Na reunião desta terça-feira (11), em que foi apresentado aos representantes do governo estadual um resumo consolidado das conclusões desse processo de diálogo e colaboração, os representantes dos MPs também requisitaram ao procurador-geral do Estado uma reunião com os representantes do Comitê Técnico da área de saúde responsável pelas análises e decisões relativas à volta das atividades escolares presenciais.
Respostas e demais informações – A titular da Secretaria de Estado de Educação (Seduc) disse aos participantes da videoconferência que a Secretaria vem adotando diversas medidas para garantir um retorno seguro às atividades presenciais, e que a prioridade é que as escolas não sejam locais de risco e transmissão para alunos, pais e servidores públicos. Os servidores da área da educação solicitaram à secretária acesso aos detalhes sobre as medidas adotadas.
Em relação à decisão sobre a possibilidade ou não do retorno das aulas presenciais neste momento, Elieth de Fátima Braga disse que o governo estadual deve se manifestar após a análise de pesquisa epidemiológica. “Se as autoridades da saúde não aprovarem, não haverá retorno”, garantiu.
Segundo ela, por enquanto só foi decidido o retorno dos alunos do último ano do ensino médio para que eles tenham condições de competir no Exame Nacional da categoria (Enem). A secretária lembrou que o Estado também tem oferecido aulas e conteúdos educacionais pela TV Cultura e na internet.

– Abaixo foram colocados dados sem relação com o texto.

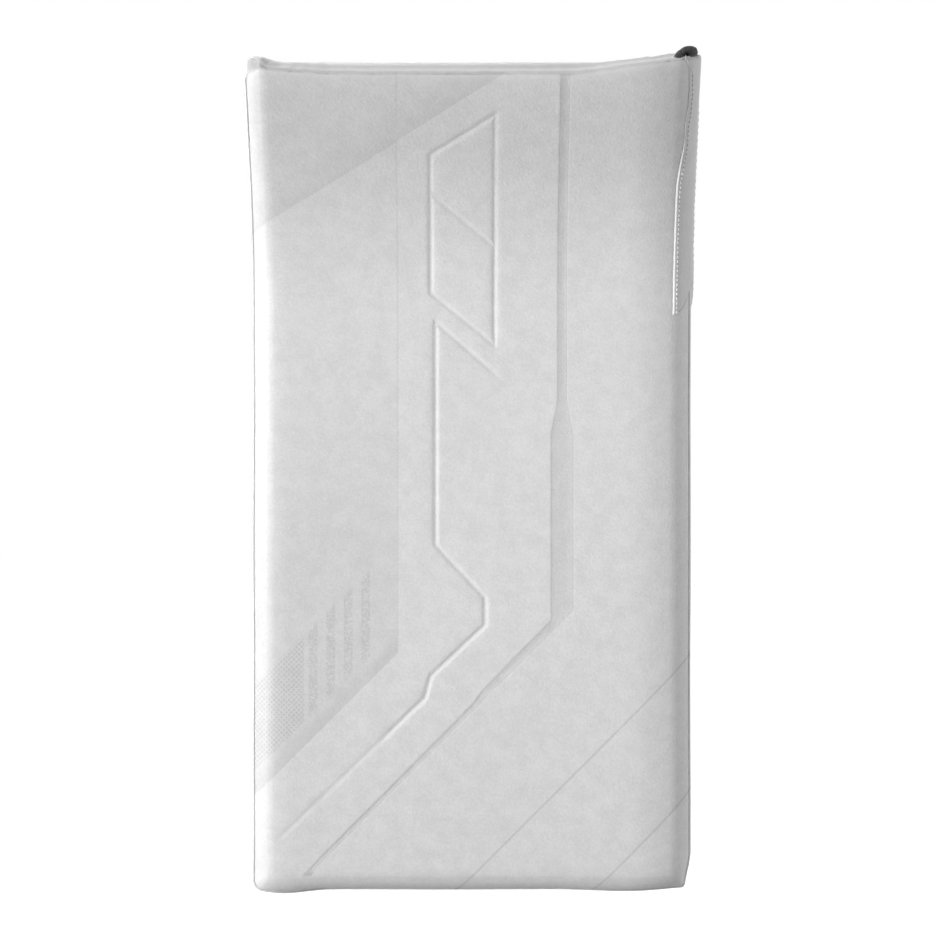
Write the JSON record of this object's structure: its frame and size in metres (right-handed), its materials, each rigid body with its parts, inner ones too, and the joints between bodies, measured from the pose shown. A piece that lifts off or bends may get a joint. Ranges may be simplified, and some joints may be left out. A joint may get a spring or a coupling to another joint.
{
  "type": "goalie blocker",
  "caption": "Left-hand ice hockey goalkeeper's blocker: bent padded board with pressed channels, hinged side flap, and a glove with bending fingers and wrap straps.",
  "frame": {"origin": "centre of the hand space inside the palm", "axes": "+Z to the finger end, blocking face along -Y, thumb and side flap on +X"},
  "size_m": [0.2056, 0.1282, 0.38],
  "materials": {
    "cover_white": "white moulded polyurethane leather, fine pebble",
    "eyelet_black": "black enamelled",
    "foam_grey": "closed-cell foam",
    "glove_black": "woven nylon",
    "glove_leather": "soft leather",
    "guard_white": "padded synthetic leather",
    "lace_black": "braided lace",
    "panel_white": "white synthetic leather",
    "sheet_white": "polyethylene sheet",
    "strap_black": "woven strap",
    "trim_white": "white synthetic leather"
  },
  "bodies": {
    "board_and_glove": {"back_panel": "panel_white", "corner_lace": "lace_black", "cuff_liner": "glove_black", "cuff_pad": "guard_white", "face_cover": "cover_white", "flap_strip": "trim_white", "hand_back": "glove_black", "impact_foam": "foam_grey", "lace_eyelets": "eyelet_black", "liner_foam": "foam_grey", "loop_patches": "strap_black", "palm": "glove_leather", "palm_grip_patch": "glove_black", "rear_binding": "trim_white", "riser_pad": "foam_grey", "stiffener_sheet": "sheet_white", "strap_anchors": "trim_white", "top_gusset": "trim_white"},
    "flap": {"flap_cover": "trim_white", "flap_foam": "foam_grey", "flap_liner": "panel_white"},
    "thumb": {"thumb_stall": "glove_leather", "thumb_guard": "guard_white"},
    "wrist_strap": {"wrist_strap": "strap_black"},
    "cuff_strap": {"cuff_strap": "strap_black"},
    "finger_index": {"finger_index": "glove_leather"},
    "finger_middle": {"finger_middle": "glove_leather"},
    "finger_ring": {"finger_ring": "glove_leather"},
    "finger_little": {"finger_little": "glove_leather"}
  },
  "joints": [
    {"name": "flap_hinge", "type": "hinge", "parent": "board_and_glove", "child": "flap", "pos_m": [0.086, -0.0344, 0.07404], "axis": [0, 0, -1], "range_deg": [0, 25]},
    {"name": "index_finger_bend", "type": "hinge", "parent": "board_and_glove", "child": "finger_index", "pos_m": [0.03997, 0.008, 0.0503], "axis": [-1, 0, 0], "range_deg": [0, 60]},
    {"name": "middle_finger_bend", "type": "hinge", "parent": "board_and_glove", "child": "finger_middle", "pos_m": [0.01333, 0.008, 0.0503], "axis": [-1, 0, 0], "range_deg": [0, 60]},
    {"name": "ring_finger_bend", "type": "hinge", "parent": "board_and_glove", "child": "finger_ring", "pos_m": [-0.01333, 0.008, 0.0503], "axis": [-1, 0, 0], "range_deg": [0, 60]},
    {"name": "little_finger_bend", "type": "hinge", "parent": "board_and_glove", "child": "finger_little", "pos_m": [-0.03997, 0.008, 0.0503], "axis": [-1, 0, 0], "range_deg": [0, 60]},
    {"name": "thumb_bend", "type": "hinge", "parent": "board_and_glove", "child": "thumb", "pos_m": [0.0658, 0.008, -0.0177], "axis": [-1, 0, 0], "range_deg": [0, 35]},
    {"name": "wrist_strap_peel", "type": "hinge", "parent": "board_and_glove", "child": "wrist_strap", "pos_m": [-0.048, 0.0255, -0.068], "axis": [0, 0, 1], "range_deg": [0, 150]},
    {"name": "cuff_strap_peel", "type": "hinge", "parent": "board_and_glove", "child": "cuff_strap", "pos_m": [-0.066, 0.0255, -0.136], "axis": [0, 0, 1], "range_deg": [0, 150]}
  ]
}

O procurador geral do Estado se comprometeu a providenciar o agendamento da reunião com o Comitê Técnico de Saúde, e garantiu que todas as decisões sobre a volta das atividades presenciais serão tomadas da forma mais isonômica possível. Seffer frisou que o governo estadual sempre esteve à disposição para ouvir críticas e sugestões da sociedade, de forma a enriquecer o processo decisório, e que todas as decisões estão sendo adotadas de modo cientificamente adequado, com a ponderação necessária.
Representante do Fundo das Nações Unidas para a Infância (Unicef) informou na reunião que a organização está à disposição do Estado, dos municípios e de toda a sociedade para auxiliar na construção dos planos de retomada.
Representantes dos professores ressaltaram que, apesar de ter recebido recomendação dos MPs para evitar o retorno irresponsável às atividades escolares presenciais, a prefeitura de Belém está obrigando os professores a retomar o trabalho presencial, e por causa desse retorno alguns profissionais já se contaminaram pelo novo coronavírus. Segundo os professores, a mesma situação se repete em Jacareacanga, no sudoeste do Estado.